▸ **Exercise description**
Copy each line of the listing below exactly.

▸ **Data section**
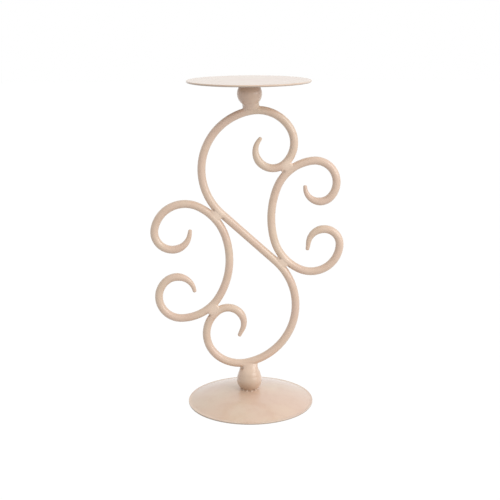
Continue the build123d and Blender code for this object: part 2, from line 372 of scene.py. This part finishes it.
@dataclass(frozen=True)
class CreamPaint:
    """Satin cream paint, brushed over steel: warm in its thick parts, and a little uneven.

    An edge gives the two noise values between which a colour fades in. The tones, pits and bands
    lay painted shade and painted highlights over the paint.
    """

    name: str
    tones: tuple[Tone, ...] = TONES
    bands: tuple[Band, ...] = (BASE_RIM_SHADE, PLATE_RIM_SHADE)
    pits: tuple[Pit, ...] = LOWER_NECK_PITS + UPPER_NECK_PITS + FOOT_PITS + CROTCH_PITS
    # painted shade inside the pits
    pit_shade_colour: Colour = PIT_SHADE
    pit_shade_share: float = 0.75
    cream: Colour = srgb(227, 199, 176)
    blush: Colour = srgb(225, 195, 174)
    blush_edge: tuple[float, float] = (0.46, 0.66)
    straw: Colour = srgb(227, 202, 178)
    straw_edge: tuple[float, float] = (0.5, 0.34)
    shade: Colour = srgb(248, 244, 240)
    shade_edge: tuple[float, float] = (0.45, 0.7)
    shade_share: float = 0.5
    patch_size: float = 38 * MM
    cloud_size: float = 9 * MM
    peel_size: float = 1.1 * MM
    brush_size: float = 0.5 * MM
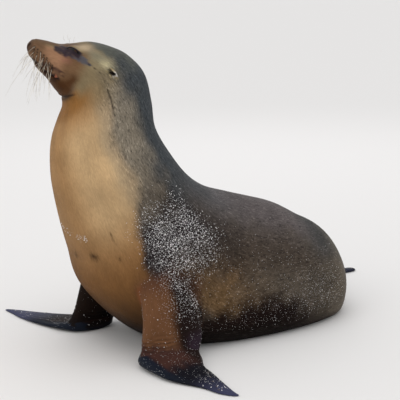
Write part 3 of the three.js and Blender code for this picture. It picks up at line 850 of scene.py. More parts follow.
def paint_head(skin):
    """Crown, brow, temple, cheek, muzzle and chin."""
    mix, t, phi, s, side = skin.mix, skin.t, skin.phi, skin.near, skin.side
    w3 = skin.w3
    mix(JAW_OLIVE, fade(t, 6.4, 5.4) * fade(phi, -40, -16))
    mix(JAW_OLIVE, 0.8 * fade(t, 8.2, 6.6) * bell(phi - 2, 18))
    mix(TEMPLE_OLIVE, fade(t, 7.4, 6.6) * fade(t, 4.4, 5.0) * bell(phi - 34, 14))
    mix(CROWN_GREY, fade(phi + 6 * w3, 40, 54) * fade(t, 4.5, 5.2) * fade(t, 7.8, 7))
    mix(CHEEK, fade(t, 5.4, 4.5) * fade(phi, 50, 20))
    mix(MUZZLE_SIDE, fade(t, 3.9, 3.0) * fade(phi, 60, 30))
    mix(MUZZLE_TOP, fade(t, 4.6, 3.6) * fade(phi, 44, 66))
    mix(MUZZLE_TOP, 0.85 * fade(t + 0.2 * w3, 2.5, 1.6))
    mix(CHIN_BROWN, 0.85 * fade(t, 5.3, 4.8) * fade(phi + 7 * w3, -28, -54) * fade(t, 1.0, 1.8))
    jowl, _, _ = to_line(side, [(-336, 640), (-326, 648), (-315, 656)])
    mix(CHIN_BROWN, 0.9 * bell(jowl + 3 * w3, 11))
    brow = np.hypot((s[:, 1] + 284) / 19, (s[:, 2] - 727) / 9)
    mix(BROW_PALE, 0.95 * bell(brow, 1) * fade(s[:, 0], 20, 38))
    ochre = np.hypot((s[:, 1] + 243) / 17, (s[:, 2] - 689) / 10)
    mix(TEMPLE_OCHRE, 0.95 * bell(ochre, 1) * fade(s[:, 0], 40, 56))
    under, _, _ = to_line(side, [(-262, 690), (-246, 672), (-232, 654)])
    mix(JAW_OLIVE, 0.5 * bell(under, 9))
    mix(NAPE_GREY, 0.9 * bell(np.hypot((s[:, 1] + 202) / 22, (s[:, 2] - 684) / 26), 1))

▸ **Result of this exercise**
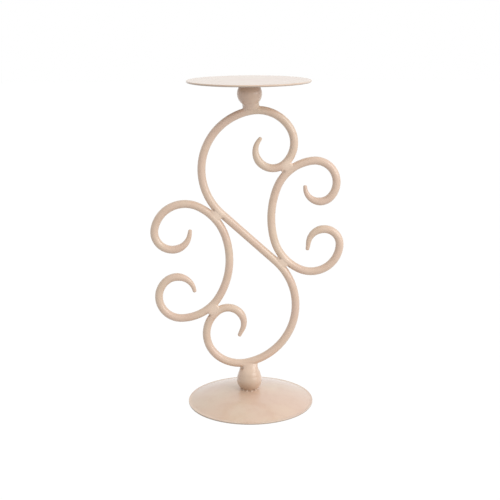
Continue the build123d and Blender code for this object: part 2, from line 372 of scene.py. This part finishes it.
@dataclass(frozen=True)
class CreamPaint:
    """Satin cream paint, brushed over steel: warm in its thick parts, and a little uneven.

    An edge gives the two noise values between which a colour fades in. The tones, pits and bands
    lay painted shade and painted highlights over the paint.
    """

    name: str
    tones: tuple[Tone, ...] = TONES
    bands: tuple[Band, ...] = (BASE_RIM_SHADE, PLATE_RIM_SHADE)
    pits: tuple[Pit, ...] = LOWER_NECK_PITS + UPPER_NECK_PITS + FOOT_PITS + CROTCH_PITS
    # painted shade inside the pits
    pit_shade_colour: Colour = PIT_SHADE
    pit_shade_share: float = 0.75
    cream: Colour = srgb(227, 199, 176)
    blush: Colour = srgb(225, 195, 174)
    blush_edge: tuple[float, float] = (0.46, 0.66)
    straw: Colour = srgb(227, 202, 178)
    straw_edge: tuple[float, float] = (0.5, 0.34)
    shade: Colour = srgb(248, 244, 240)
    shade_edge: tuple[float, float] = (0.45, 0.7)
    shade_share: float = 0.5
    patch_size: float = 38 * MM
    cloud_size: float = 9 * MM
    peel_size: float = 1.1 * MM
    brush_size: float = 0.5 * MM
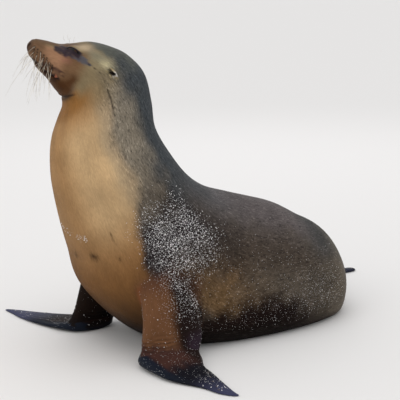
Write part 3 of the three.js and Blender code for this picture. It picks up at line 850 of scene.py. More parts follow.
def paint_head(skin):
    """Crown, brow, temple, cheek, muzzle and chin."""
    mix, t, phi, s, side = skin.mix, skin.t, skin.phi, skin.near, skin.side
    w3 = skin.w3
    mix(JAW_OLIVE, fade(t, 6.4, 5.4) * fade(phi, -40, -16))
    mix(JAW_OLIVE, 0.8 * fade(t, 8.2, 6.6) * bell(phi - 2, 18))
    mix(TEMPLE_OLIVE, fade(t, 7.4, 6.6) * fade(t, 4.4, 5.0) * bell(phi - 34, 14))
    mix(CROWN_GREY, fade(phi + 6 * w3, 40, 54) * fade(t, 4.5, 5.2) * fade(t, 7.8, 7))
    mix(CHEEK, fade(t, 5.4, 4.5) * fade(phi, 50, 20))
    mix(MUZZLE_SIDE, fade(t, 3.9, 3.0) * fade(phi, 60, 30))
    mix(MUZZLE_TOP, fade(t, 4.6, 3.6) * fade(phi, 44, 66))
    mix(MUZZLE_TOP, 0.85 * fade(t + 0.2 * w3, 2.5, 1.6))
    mix(CHIN_BROWN, 0.85 * fade(t, 5.3, 4.8) * fade(phi + 7 * w3, -28, -54) * fade(t, 1.0, 1.8))
    jowl, _, _ = to_line(side, [(-336, 640), (-326, 648), (-315, 656)])
    mix(CHIN_BROWN, 0.9 * bell(jowl + 3 * w3, 11))
    brow = np.hypot((s[:, 1] + 284) / 19, (s[:, 2] - 727) / 9)
    mix(BROW_PALE, 0.95 * bell(brow, 1) * fade(s[:, 0], 20, 38))
    ochre = np.hypot((s[:, 1] + 243) / 17, (s[:, 2] - 689) / 10)
    mix(TEMPLE_OCHRE, 0.95 * bell(ochre, 1) * fade(s[:, 0], 40, 56))
    under, _, _ = to_line(side, [(-262, 690), (-246, 672), (-232, 654)])
    mix(JAW_OLIVE, 0.5 * bell(under, 9))
    mix(NAPE_GREY, 0.9 * bell(np.hypot((s[:, 1] + 202) / 22, (s[:, 2] - 684) / 26), 1))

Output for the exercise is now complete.